**Exercise objective:** Reproduce each line exactly. Skip none.

* * *

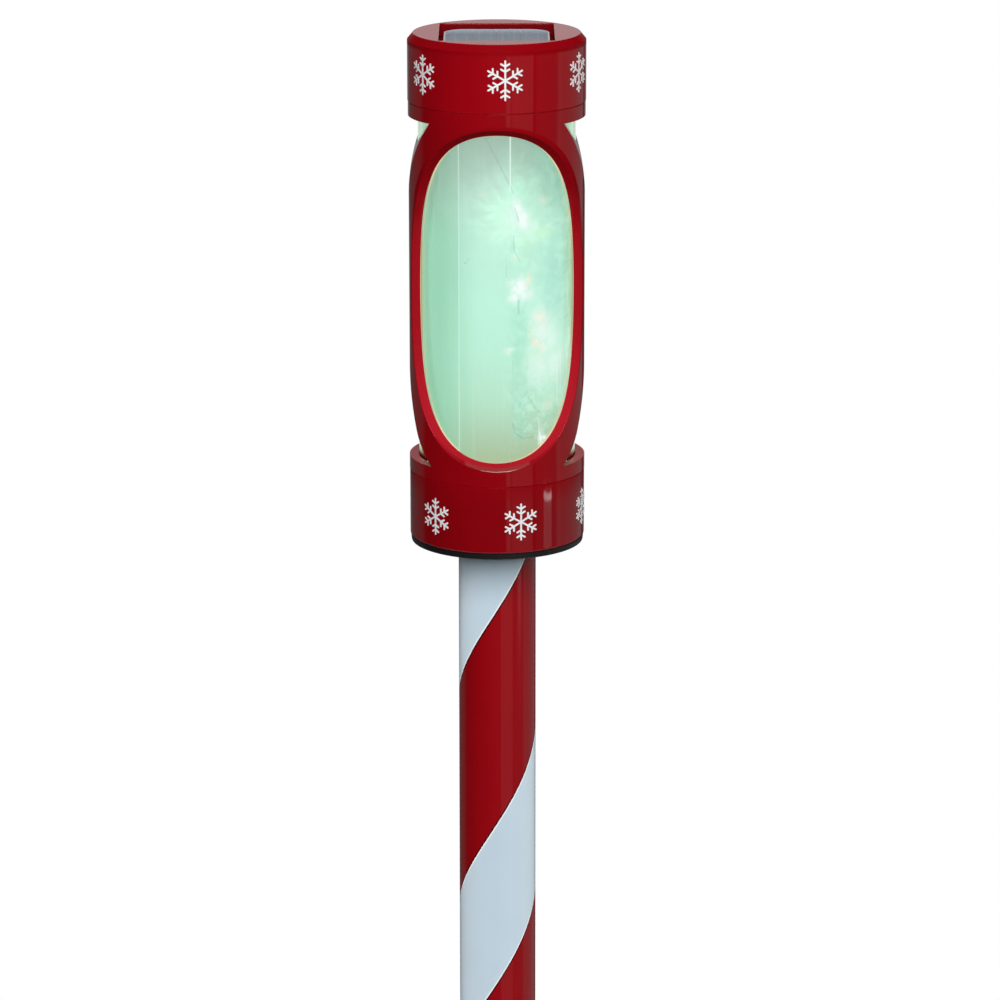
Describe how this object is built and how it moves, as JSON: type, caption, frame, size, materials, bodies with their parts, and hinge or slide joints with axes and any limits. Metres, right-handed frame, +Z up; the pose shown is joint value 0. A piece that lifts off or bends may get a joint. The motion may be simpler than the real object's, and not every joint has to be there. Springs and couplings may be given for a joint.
{
  "type": "solar bollard light",
  "caption": "Solar stake light: red lantern head with snowflakes, oval windows round a glowing tube, on a striped pole with a ground stake.",
  "frame": {"origin": "on the pole axis at ground level, where the stake's round neck meets the underside of its flange", "axes": "+Z up along the pole, front window towards -Y, +X to the viewer's right"},
  "size_m": [0.08, 0.0804, 0.7632],
  "materials": {
    "cap_red": "glossy red moulding",
    "cage_red": "glossy red moulding",
    "panel_resin": "clear resin over dark blue board",
    "cell_silicon": "dark blue cells with fine grid lines",
    "foam_black": "closed foam",
    "ornament_white": "raised white print",
    "inner_white": "satin white moulding",
    "screw_steel": "zinc plated",
    "seal_rubber": "soft black rubber",
    "board_green": "green solder mask",
    "chip_black": "moulded package",
    "coil_dark": "ferrite drum",
    "led_clear": "clear dome",
    "battery_wrap": "shrink sleeve",
    "contact_metal": "nickel plated spring strip",
    "switch_black": "moulded black",
    "wire_red": "insulated wire",
    "lens_clear": "clear tube",
    "film_mint": "iridescent film lit from inside",
    "film_bright": "creased iridescent film",
    "base_black": "black moulding",
    "pole_white": "white tube with a red helical stripe"
  },
  "bodies": {
    "stake": {"ground_stake": "base_black"},
    "pole": {"pole_tube": "pole_white"},
    "lantern": {"lantern_cage": "cage_red", "lens_tube": "lens_clear", "film_liner": "film_mint", "crumpled_film": "film_bright", "lower_reflector": "inner_white", "lower_collar": "cap_red", "lower_snowflakes": "ornament_white", "base_plate": "base_black", "base_screws": "screw_steel"},
    "cap": {"solar_cap": "cap_red", "solar_panel": "panel_resin", "solar_cells": "cell_silicon", "panel_pad": "foam_black", "upper_snowflakes": "ornament_white", "inner_cover": "inner_white", "cover_screws": "screw_steel", "seal_ring": "seal_rubber", "circuit_board": "board_green", "board_screws": "screw_steel", "driver_chip": "chip_black", "driver_coil": "coil_dark", "led_lamp": "led_clear", "led_holder": "inner_white", "battery_cell": "battery_wrap", "contact_plate": "contact_metal", "contact_spring": "contact_metal", "door_pin": "screw_steel", "switch_body": "switch_black", "panel_leads": "wire_red", "battery_leads": "wire_red"},
    "knob": {"switch_knob": "switch_black"},
    "door": {"battery_door": "inner_white"}
  },
  "joints": [
    {"name": "pole_lift", "type": "slide", "parent": "stake", "child": "pole", "axis": [0, 0, 1], "range_m": [0, 0.06]},
    {"name": "lantern_lift", "type": "slide", "parent": "pole", "child": "lantern", "axis": [0, 0, 1], "range_m": [0, 0.035]},
    {"name": "cap_lift", "type": "slide", "parent": "lantern", "child": "cap", "axis": [0, 0, 1], "range_m": [0, 0.03]},
    {"name": "switch_slide", "type": "slide", "parent": "cap", "child": "knob", "axis": [1, 0, 0], "range_m": [0, 0.004]},
    {"name": "battery_door_hinge", "type": "hinge", "parent": "cap", "child": "door", "pos_m": [0, 0.0065, 0.6015], "axis": [-1, 0, 0], "range_deg": [0, 90]}
  ]
}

* * *

**Full answer:**
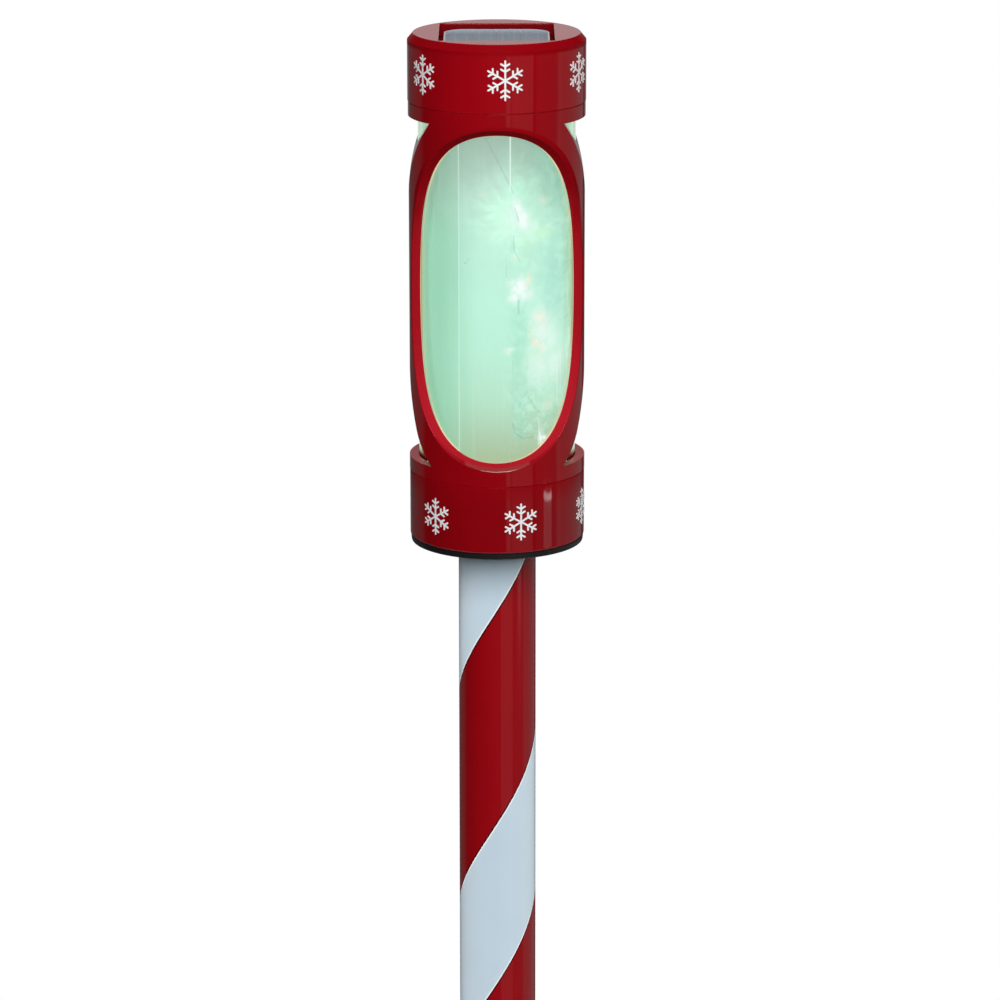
Describe how this object is built and how it moves, as JSON: type, caption, frame, size, materials, bodies with their parts, and hinge or slide joints with axes and any limits. Metres, right-handed frame, +Z up; the pose shown is joint value 0. A piece that lifts off or bends may get a joint. The motion may be simpler than the real object's, and not every joint has to be there. Springs and couplings may be given for a joint.
{
  "type": "solar bollard light",
  "caption": "Solar stake light: red lantern head with snowflakes, oval windows round a glowing tube, on a striped pole with a ground stake.",
  "frame": {"origin": "on the pole axis at ground level, where the stake's round neck meets the underside of its flange", "axes": "+Z up along the pole, front window towards -Y, +X to the viewer's right"},
  "size_m": [0.08, 0.0804, 0.7632],
  "materials": {
    "cap_red": "glossy red moulding",
    "cage_red": "glossy red moulding",
    "panel_resin": "clear resin over dark blue board",
    "cell_silicon": "dark blue cells with fine grid lines",
    "foam_black": "closed foam",
    "ornament_white": "raised white print",
    "inner_white": "satin white moulding",
    "screw_steel": "zinc plated",
    "seal_rubber": "soft black rubber",
    "board_green": "green solder mask",
    "chip_black": "moulded package",
    "coil_dark": "ferrite drum",
    "led_clear": "clear dome",
    "battery_wrap": "shrink sleeve",
    "contact_metal": "nickel plated spring strip",
    "switch_black": "moulded black",
    "wire_red": "insulated wire",
    "lens_clear": "clear tube",
    "film_mint": "iridescent film lit from inside",
    "film_bright": "creased iridescent film",
    "base_black": "black moulding",
    "pole_white": "white tube with a red helical stripe"
  },
  "bodies": {
    "stake": {"ground_stake": "base_black"},
    "pole": {"pole_tube": "pole_white"},
    "lantern": {"lantern_cage": "cage_red", "lens_tube": "lens_clear", "film_liner": "film_mint", "crumpled_film": "film_bright", "lower_reflector": "inner_white", "lower_collar": "cap_red", "lower_snowflakes": "ornament_white", "base_plate": "base_black", "base_screws": "screw_steel"},
    "cap": {"solar_cap": "cap_red", "solar_panel": "panel_resin", "solar_cells": "cell_silicon", "panel_pad": "foam_black", "upper_snowflakes": "ornament_white", "inner_cover": "inner_white", "cover_screws": "screw_steel", "seal_ring": "seal_rubber", "circuit_board": "board_green", "board_screws": "screw_steel", "driver_chip": "chip_black", "driver_coil": "coil_dark", "led_lamp": "led_clear", "led_holder": "inner_white", "battery_cell": "battery_wrap", "contact_plate": "contact_metal", "contact_spring": "contact_metal", "door_pin": "screw_steel", "switch_body": "switch_black", "panel_leads": "wire_red", "battery_leads": "wire_red"},
    "knob": {"switch_knob": "switch_black"},
    "door": {"battery_door": "inner_white"}
  },
  "joints": [
    {"name": "pole_lift", "type": "slide", "parent": "stake", "child": "pole", "axis": [0, 0, 1], "range_m": [0, 0.06]},
    {"name": "lantern_lift", "type": "slide", "parent": "pole", "child": "lantern", "axis": [0, 0, 1], "range_m": [0, 0.035]},
    {"name": "cap_lift", "type": "slide", "parent": "lantern", "child": "cap", "axis": [0, 0, 1], "range_m": [0, 0.03]},
    {"name": "switch_slide", "type": "slide", "parent": "cap", "child": "knob", "axis": [1, 0, 0], "range_m": [0, 0.004]},
    {"name": "battery_door_hinge", "type": "hinge", "parent": "cap", "child": "door", "pos_m": [0, 0.0065, 0.6015], "axis": [-1, 0, 0], "range_deg": [0, 90]}
  ]
}